If I were head of product development for the Roland Corporation things would be a bit different. First of all, I would take the guitar products (which have completely distracted them) and strip the Roland name from them. These would all become Boss products, and the product development would continue with a guitarist’s mentality free and apart from Roland.

Secondly, I would hire capable and competent GUI and software designers to create simple, clear, an truly usable interfaces for every single sequencer, drum machine, and synth produced. No more smiling little emoji faces while we wait for things to load, no more redefined terms. We would meet the world at the macintosh interface level of simplicity an clarity, and come forward from there. Nothing would be patronizing, nor overly complex for the end user. From Sequencers to patch editing the interface would be versatile, simple, and flexible. Designed for making sounds, step sequences, and tracks.

Third, and most importantly, rather than capitalizing off the look and feel and names of old products, I would completely and unilaterally scrap these terrible sounding, complex to use, expensive, an boring synthesizers and send every one of my engineers, designers, and every last member of the production team as far from Tokyo as I could send them and advise them not to return until they developed something truly new, modern, unique and interesting.

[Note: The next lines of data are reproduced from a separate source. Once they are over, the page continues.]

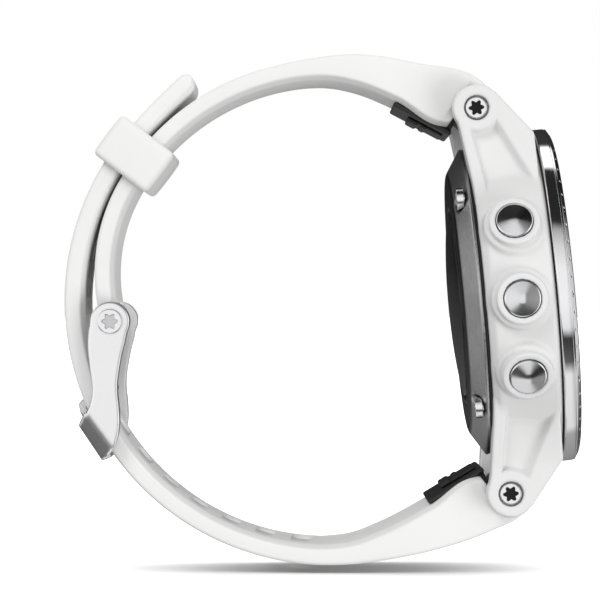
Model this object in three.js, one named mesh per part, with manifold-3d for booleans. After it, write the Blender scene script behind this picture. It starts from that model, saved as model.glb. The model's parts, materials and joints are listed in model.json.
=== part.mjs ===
// A GPS sports watch standing buckled on its strap, in millimetres, +Z up. The dial looks along +X and
// leans back a little, the 12 o'clock lugs are at the top, and the three left-hand buttons face -Y.
// The origin is the middle of the object's footprint, on the surface that it stands on.
import * as THREE from "three";
import { mergeVertices } from "three/addons/utils/BufferGeometryUtils.js";
import Module from "manifold-3d";

const wasm = await Module();
wasm.setup();

// ---- Driving dimensions -------------------------------------------------------------------------
const LEAN = 5.1; // degrees that the dial's normal points up
const CASE_X = 28.1; // where the dial axis crosses the seat of the bezel
const CASE_Z = 33.4;
const BAND_X = 0.6; // the centre that both strap layers curl round
const BAND_Z = 32.7;
const MIDDLE_Y = 0.65; // the watch's middle plane: the left-hand buttons reach a little further out

const BEZEL_RADIUS = 21;
const BEZEL_HEIGHT = 2.2;
const DIAL_OPENING = 17.3;
const CASE_BACK = -8.55; // along the dial axis, from the seat of the bezel
const CASE_BORE = 17.9;
const COVER_RADIUS = 19.4;
const COVER_FLAT_RADIUS = 16.25;
const COVER_BACK = -11.2;
const SENSOR_RADIUS = 11.7;
const SENSOR_BACK = -12.2;

const BUTTON_AXIS = -4.3; // along the dial axis
const BUTTON_STEP = 25.5; // degrees between buttons, round the case
const BUTTON_RADIUS = 2.22;
const BUTTON_TOP = 22.7; // distance of the cap's middle from the dial axis
const BUTTON_PEAK = 0.5; // rise of the cap's conical face
const COLLAR_TOP = 22.0;
const COLLAR_RADIUS = 3.1;
const COLLAR_FOOT_RADIUS = 3.7;
const BUTTON_TRAVEL_FLOOR = 20.0;

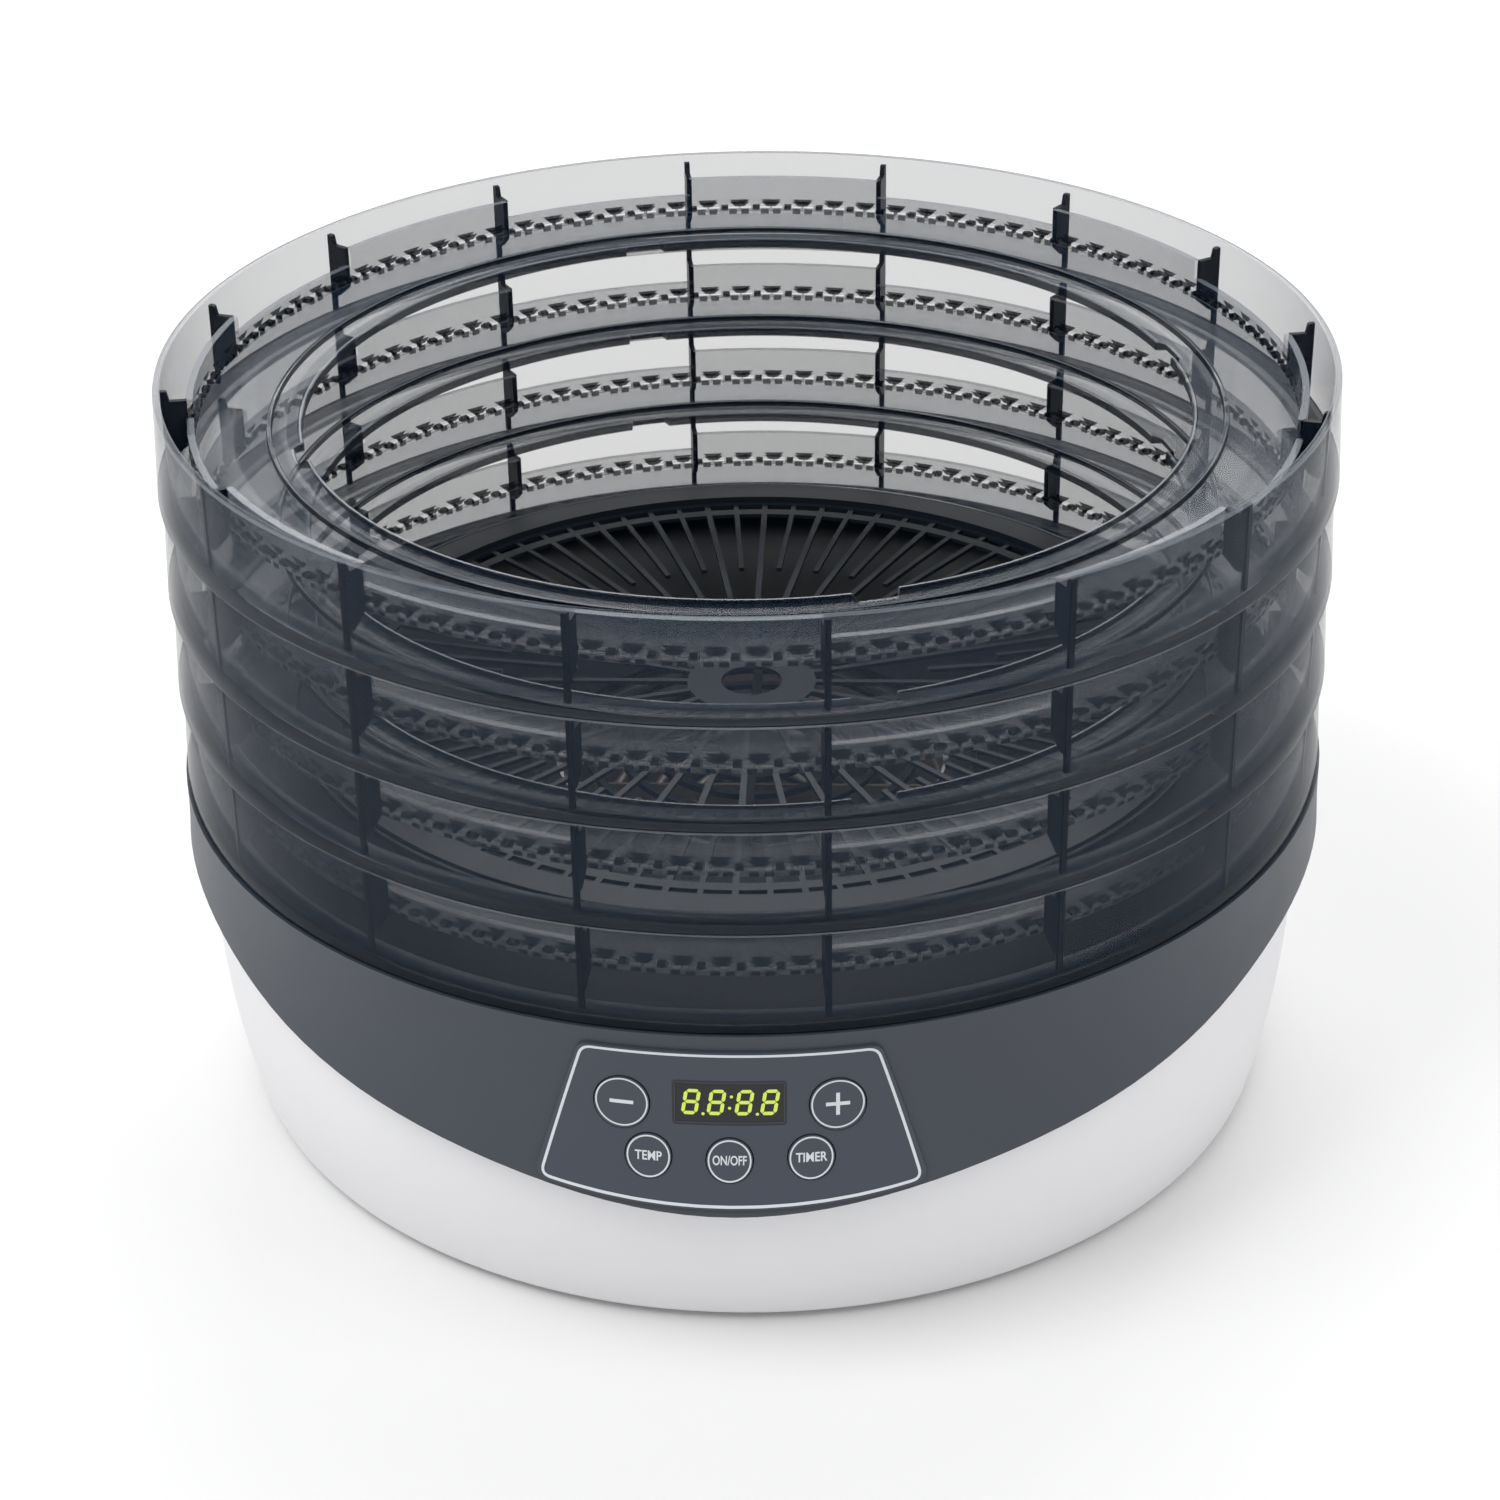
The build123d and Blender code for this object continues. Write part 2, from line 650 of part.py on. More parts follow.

Meanwhile I would bring the Jupiter 8, the Jupiter 6, the Jupiter 4, the Juno 6, 60 and 106, the TR-909, TR-808, TR-606 and TB-303 back to the modern market. Not to mention the amazing array of CV, Din Sync, and Midi intermediary devices, as well as dedicated sequencers, and arrangers which would all include usb, midi, control voltage, and sync. Creating a line of products electronic musicians actually want, need, and would be excited to use.

I know that these vintage synths simply cannot be but back into production, and this doesn’t make sense. But the curtis chips which made them great can be studied, modeled, and reproduced in a modern, efficient, cost effective, and possibly even green manner which could bring these immortal and essential synthesizers back to the table of music creation.

And finally, I would join the world of VST, RTAS and AU development and produce comparable products which musicians who don’t care for physical devices to use in all modern sequencing and production platforms and stop letting other software developers use our great sounds, good name, and take all the glory from the mighty Roland Corporation.

Roland have already completely missed the most important opportunity in the 21st century – where all the DJ’s and Keyboard players bought guitars, and all the guitarists and drummers bought synthesizers and drum machines – but it’s not too late. It’s never too late to erase the horrible second half of the 1980’s Keyboard collapse from their modern thoughts. To kneel down before the truly inspired creation of the late 70’s and early 80’s and then, completely re inspired, come forward into the moment and beyond.

Dear Roland,
I am willing and able to relocate to Tokyo. I am at your service. Let’s get to work!

6 Comments

  1. Sam Heywood:

    Like

  2. Matt Morford:

    I’m an old roland freak, and you are 150% right… this is just a re-hash of that horrible “groove box” line in the 90’s… I love old rolands, but they program like a boot, and I always thought it was crazy to keep the interface the same when the whole time it’s the INSIDES that everyone desires. its the sound every one wants not the “buttons” and the new stuff sounds thin when you play them next tp the priginal machines…..(sorry for the long windedness)

  3. Qstar Atma:

    Your dead on … I’ve been a product specialist for various manufacturers over the years, and watched every thing come full circle. It was killing me that my job was to pitch all these new features of a product that did not even sound close to the original. I found a generation of folks spending less time on song writing and more on waiting for the next upgrade or the new “cool” “vintage-copy”? That Groove line series was it for me…. my clients saw me as a musician NOT the rep guy. You can not “fake the funk” and I quit and got back to helping people make music. The industry will pump the history of a product to people who just never had a chance to hear the real thing.. (sorry “long-winded” also, ex-employee venting)

    Cheers!

  4. David Woehlcke:

    Rad

  5. Forrest Roush:

    while i agree with just about everything you said i disagree with the guitar part…the roland vg-99 is amazing as is the new gr-55 guitar synth…infact it is the best guitar synth ever made but you would not know it by the roland videos or other videos made by users…BUT if you have an imagination the sonic possibility are endless…
    here is two vids of me live looping with the roland VG-99 and ableton…no midi all sounds are from the VG
    http://www.youtube.com/wat?ch?v=EEKV4YaUZRY
    http://www.youtube.com/wat?ch?v=aTsnpfyHgXY

  6. Sunshine:

    Forrest – I can totally see where you’re coming from. I still think that “guitars” should be BOSS and Synthesizers should be Roland. Now a guitar synthesizer certainly does pose a pickle… But I don’t see anything wrong with BOSS having a cool product or two… If I were in charge that would be just fine with me.